By the way, you can tell a similar story where consumers are active in pushing prices down. In a surplus, consumers have some "market power". They see producers line-up at their door begging them to buy from them instead of their competitors at the current surplus price of $P_1$. As a consumer, what will you do in that situation? Will you stay "idle", pick you producer at random, and pay $P_1$? Or would you rather tell one of the producers "I'll buy from you instead of your competitors, but only if you offer me a lower price than $P_1$"?.

You write:

"I can grasp how a price above the equilibrium would go down (the producers would not sell, so they lower the price because less profit is better than no profit)

But how can an increase in demand drive prices up?"

The story is similar and somewhat symmetrical for increases in demand.

When demand increases, staying at the old equilibrium price $P_1$ leads to a shortage. This means if we stayed at $P_1$, not all consumers get to buy a unit of the good. These consumers can stay idle (unlikely) or try to convince producers to sell to them instead of other consumers (more likely).
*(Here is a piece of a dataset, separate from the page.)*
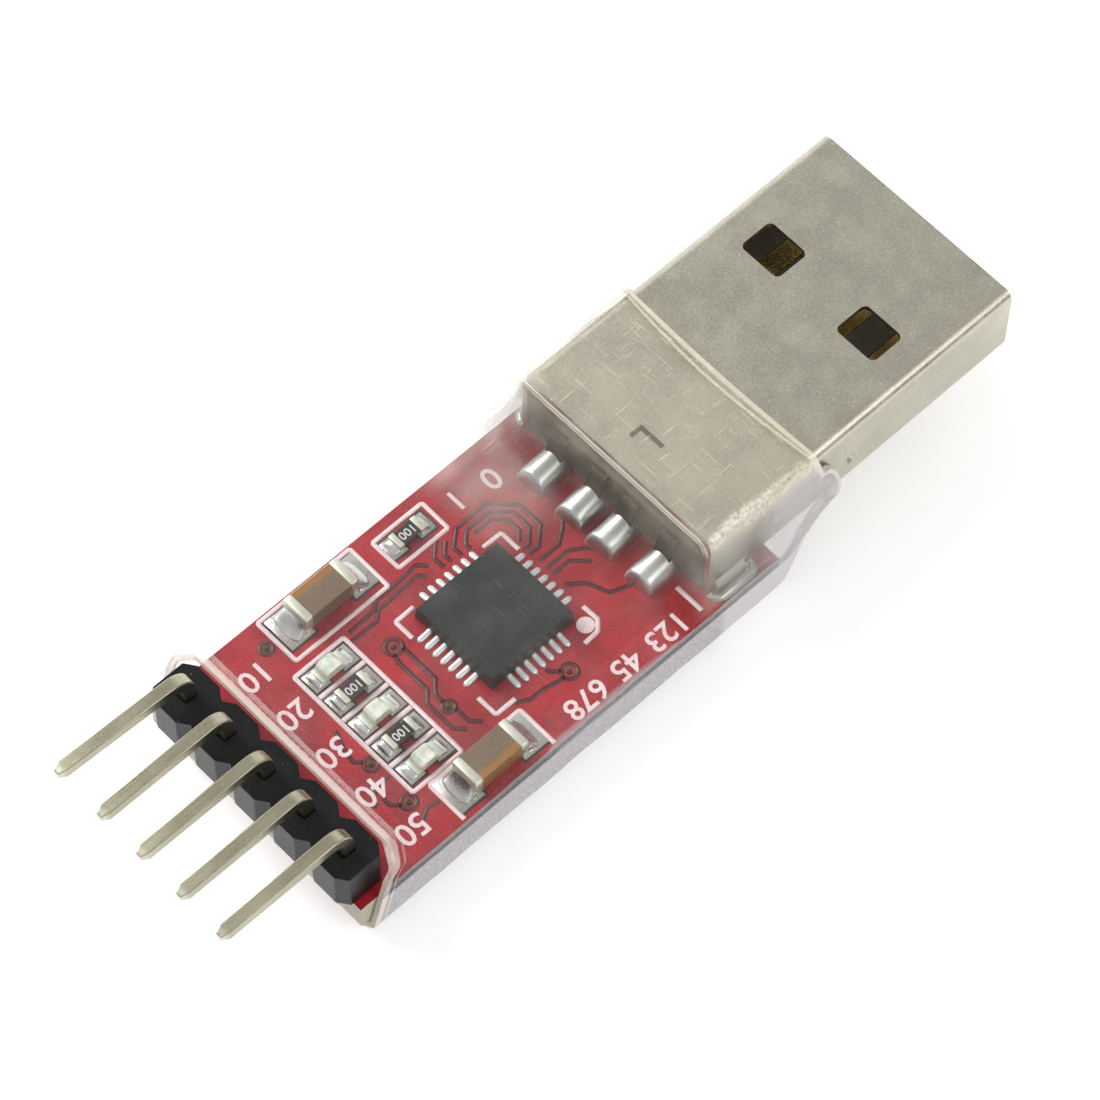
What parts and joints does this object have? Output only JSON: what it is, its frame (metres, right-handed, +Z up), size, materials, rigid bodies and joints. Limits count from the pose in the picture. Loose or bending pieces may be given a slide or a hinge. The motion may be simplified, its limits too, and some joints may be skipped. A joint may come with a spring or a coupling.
{
  "type": "usb to serial adapter module",
  "caption": "Small circuit board with a flat serial bus plug at one end and a right angle pin header at the other, inside a clear shrink sleeve.",
  "frame": {"origin": "under the middle of the module, on the surface that the sleeve rests on", "axes": "+X towards the plug tip, +Y across the board towards the first header pin, +Z up from the component side"},
  "size_m": [0.0468, 0.0142, 0.0078],
  "materials": {
    "solder_mask": "glossy red solder mask on glass fibre board",
    "clear_film": "clear shrink film, slightly milky and scratched",
    "nickel_shell": "satin nickel plating with a fine pitted grain",
    "black_moulding": "matt black moulding",
    "contact_metal": "plated spring brass",
    "header_plastic": "satin black moulding",
    "pin_metal": "tin plated wire with fine drawing marks",
    "chip_resin": "matt dark grey resin",
    "capacitor_ceramic": "smooth brown ceramic",
    "end_plating": "matt tin plating",
    "resistor_coat": "glossy black coat",
    "lamp_plate": "pale lamp plate",
    "lamp_lens": "milky clear resin",
    "solder": "bright solder"
  },
  "bodies": {
    "root": {"circuit_board": "solder_mask", "clear_sleeve": "clear_film", "plug_shell": "nickel_shell", "plug_insulator": "black_moulding", "plug_contact_1": "contact_metal", "plug_contact_2": "contact_metal", "plug_contact_3": "contact_metal", "plug_contact_4": "contact_metal", "header_body": "header_plastic", "header_pin_1": "pin_metal", "header_pin_2": "pin_metal", "header_pin_3": "pin_metal", "header_pin_4": "pin_metal", "header_pin_5": "pin_metal", "bridge_chip": "chip_resin", "bridge_chip_joints": "solder", "capacitor_1": "capacitor_ceramic", "capacitor_1_ends": "end_plating", "capacitor_2": "capacitor_ceramic", "capacitor_2_ends": "end_plating", "resistor_1": "resistor_coat", "resistor_1_ends": "end_plating", "resistor_2": "resistor_coat", "resistor_2_ends": "end_plating", "resistor_3": "resistor_coat", "resistor_3_ends": "end_plating", "lamp_1_plate": "lamp_plate", "lamp_1_ends": "end_plating", "lamp_1_lens": "lamp_lens", "lamp_2_plate": "lamp_plate", "lamp_2_ends": "end_plating", "lamp_2_lens": "lamp_lens", "lamp_3_plate": "lamp_plate", "lamp_3_ends": "end_plating", "lamp_3_lens": "lamp_lens", "chip_part_solder": "solder", "contact_solder": "solder", "header_solder": "solder", "leg_solder": "solder"}
  },
  "joints": []
}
In the second case, the easiest way to succeed is for consumers with $WTP > P_1$ to tell producers "I'll pay you more than $P_1$ (but still less than my WTP) if you promise you will sell your product to me rather than another consumer", which initiates an upward price-trend.

For the story where producers are active, under the shortage at the price of $P_1$ producers see consumers line-up for a chance to buy a unit of their good. Producers may think that all the consumers lining-up have a WTP of exactlyu $P_1$ (unlikely) or that some of them have a WTP of more than $P_1$ (more likely). In the second case, producers know they can increase their price --- at least ever so slighlty --- while still selling their unit of the good. This clearly raises their producer surplus and we should expect them to so, which again initiates an upward price-trend.